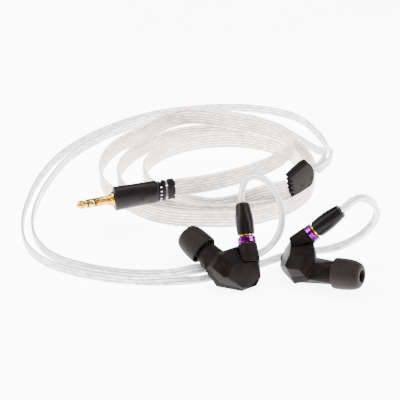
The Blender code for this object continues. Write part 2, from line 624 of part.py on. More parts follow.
def make_comb():
    """The strain relief: two toothed blocks with slots that the cable's cores are laced through."""
    for name, start, end in (("strain_relief_inner", 32.3, 35.2), ("strain_relief_outer", 35.8, 39.0)):
        comb = add_jack_solid(name, oval_prism(COMB_TALL, 4.6, start, end, 20))
        for slot in range(4):
            height = (slot - 1.5) * 1.9
            cut = block((-3.2, height - 0.3, start - 0.2), (-1.5, height + 0.3, start + 1.0))
            boolean(comb, add_jack_solid(f"{name}_slot_{slot}_form", cut), "DIFFERENCE")


def splitter_frame():
    """+X along the cable, +Y up, +Z out of the splitter's front face."""
    across = SPLITTER_AIM.cross(EDGE).normalized()
    up = across.cross(SPLITTER_AIM).normalized()
    turn = Matrix((SPLITTER_AIM, up, across)).transposed().to_4x4()
    return Matrix.Translation(SPLITTER_MIDDLE + LAYOUT_SHIFT) @ turn


def splitter_slab(half_deep):
    """The splitter's outline: toothed where the wide cable enters, bowed where the branches leave."""
    outline = [(-7.1, -3.6), (-6.9, -3.0), (-5.8, -2.3), (-7.1, -1.1), (-5.6, -0.4), (-6.8, 1.0),
               (-5.3, 1.9), (-6.2, 3.0), (-4.8, 3.7), (-6.0, 5.0), (-3.9, 6.0), (-0.9, 7.0), (1.9, 7.7),
               (3.3, 7.3), (4.2, 5.8), (4.5, 3.6), (4.2, 1.3), (3.2, -1.2), (1.6, -2.8), (-2.4, -3.5)]
    bm = bmesh.new()
    face = bm.faces.new([bm.verts.new((x, y, -half_deep)) for x, y in outline])
    raised = bmesh.ops.extrude_face_region(bm, geom=[face])
    lifted = [item for item in raised["geom"] if isinstance(item, bmesh.types.BMVert)]
    bmesh.ops.translate(bm, vec=(0, 0, 2 * half_deep), verts=lifted)
    return bm


def add_splitter_solid(name, bm, material=None):
    bmesh.ops.transform(bm, matrix=splitter_frame(), verts=bm.verts)
    return add_mesh_object(name, bm, material or black_plastic())


def make_splitter():
    """Two clamped halves with the cores between them, held by two screws."""
    for name, depth in (("splitter_front", 1.15), ("splitter_back", -1.15)):
        slab = splitter_slab(1.0)
        bmesh.ops.translate(slab, vec=(0, 0, depth), verts=slab.verts)
        half = add_splitter_solid(name, slab)
        if name == "splitter_front":
            for number, (x, y) in enumerate(((2.7, 0.5), (-1.9, -0.6))):
                hole = turned(((0, 0), (0.75, 0), (0.75, 5), (0, 5)), 12, Vector((x, y, 1.2)))
                boolean(half, add_splitter_solid(f"screw_hole_{number}_form", hole), "DIFFERENCE")
    for number, (x, y) in enumerate(((2.7, 0.5), (-1.9, -0.6))):
        screw = turned(((0, 0), (0.6, 0), (0.6, 0.6), (0, 0.6)), 12, Vector((x, y, 1.35)))
        add_splitter_solid(f"splitter_screw_{number + 1}", screw, steel())


# ---------------------------------------------------------------------------------------------------


def earpiece_matrix(place, turn, mirror):
    """Earpiece frame to layout millimetres."""
    turned_by = Euler([math.radians(angle) for angle in turn]).to_matrix().to_4x4()
    return Matrix.Translation(place) @ turned_by @ Matrix.Diagonal((mirror, 1, 1, 1))


def main():
    clear_scene()
    frames = []
    for side, place, turn, mirror in (("left", LEFT_PLACE, LEFT_TURN, 1),
                                      ("right", RIGHT_PLACE, RIGHT_TURN, -1)):
        frame = bpy.data.objects.new(f"{side}_frame", None)
        bpy.context.scene.collection.objects.link(frame)
        frame.location = (place + LAYOUT_SHIFT) * MM
        frame.rotation_euler = Euler([math.radians(a) for a in turn])
        frame.scale = (mirror, 1, 1)
        frames.append(earpiece_matrix(place, turn, mirror))
        make_shell(side, frame)
        make_faceplate(side, frame)
        make_nozzle(side, frame)
        make_nozzle_mesh(side, frame)
        make_ear_tip(side, frame)
        make_drivers(side, frame)
        make_sound_tube(side, frame)
        make_socket(side, frame)
        make_plug_half(side, frame)
        make_snap_ring(side, frame)
    make_jack()
    make_housing()
    make_comb()
    make_splitter()
    make_cables(*frames)


main()
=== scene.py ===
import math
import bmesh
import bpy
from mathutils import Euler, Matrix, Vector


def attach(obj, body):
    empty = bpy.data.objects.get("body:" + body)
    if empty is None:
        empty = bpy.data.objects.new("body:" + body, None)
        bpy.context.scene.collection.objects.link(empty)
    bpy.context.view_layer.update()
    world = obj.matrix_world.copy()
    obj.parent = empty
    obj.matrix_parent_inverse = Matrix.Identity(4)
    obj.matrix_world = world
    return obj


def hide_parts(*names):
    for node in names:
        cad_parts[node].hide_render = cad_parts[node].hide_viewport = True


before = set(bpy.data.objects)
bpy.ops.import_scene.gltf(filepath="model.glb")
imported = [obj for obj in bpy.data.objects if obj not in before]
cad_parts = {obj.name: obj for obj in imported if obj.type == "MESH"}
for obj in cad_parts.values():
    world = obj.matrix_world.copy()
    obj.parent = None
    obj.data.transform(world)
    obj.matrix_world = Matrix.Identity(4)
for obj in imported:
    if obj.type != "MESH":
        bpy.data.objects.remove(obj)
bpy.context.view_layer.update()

# %% [markdown]
# # A pair of in ear monitors on their coiled cable
# The engineering model is already loaded as a frame of closed solids that move with their joints.
# This lesson dresses it: each cell makes one piece or one finish, and prints what it made.
# All places are in metres, in the frame's own axes, with the table at height zero.

MM = 0.001

# %% [markdown]
# ## Seeing the set
# A camera is a place, an aim and a lens. The set is looked down on at 33 degrees from its front,
# from nearly half a metre, which is how one looks at something small on a desk.

# %% Camera
LAYOUT = Vector((-25.46, 50.56, 0.0))
eye = bpy.data.objects.new("camera", bpy.data.cameras.new("camera"))
bpy.context.scene.collection.objects.link(eye)
eye.location = (LAYOUT + Vector((0, -377.4, 245.1))) * MM
eye.rotation_euler = (math.radians(57), 0, 0)
eye.data.lens = 100.08
eye.data.sensor_width = 36
eye.data.clip_start = 0.01
bpy.context.scene.camera = eye
print("camera", tuple(round(value, 4) for value in eye.location))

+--

# [Do this]
Both the line with "make_ear_tip(side, frame)" and the line with "obj.parent = empty" belong in the extract, along with every line between them; set down those lines exactly and only.

# [Response below]
        make_ear_tip(side, frame)
        make_drivers(side, frame)
        make_sound_tube(side, frame)
        make_socket(side, frame)
        make_plug_half(side, frame)
        make_snap_ring(side, frame)
    make_jack()
    make_housing()
    make_comb()
    make_splitter()
    make_cables(*frames)


main()
=== scene.py ===
import math
import bmesh
import bpy
from mathutils import Euler, Matrix, Vector


def attach(obj, body):
    empty = bpy.data.objects.get("body:" + body)
    if empty is None:
        empty = bpy.data.objects.new("body:" + body, None)
        bpy.context.scene.collection.objects.link(empty)
    bpy.context.view_layer.update()
    world = obj.matrix_world.copy()
    obj.parent = empty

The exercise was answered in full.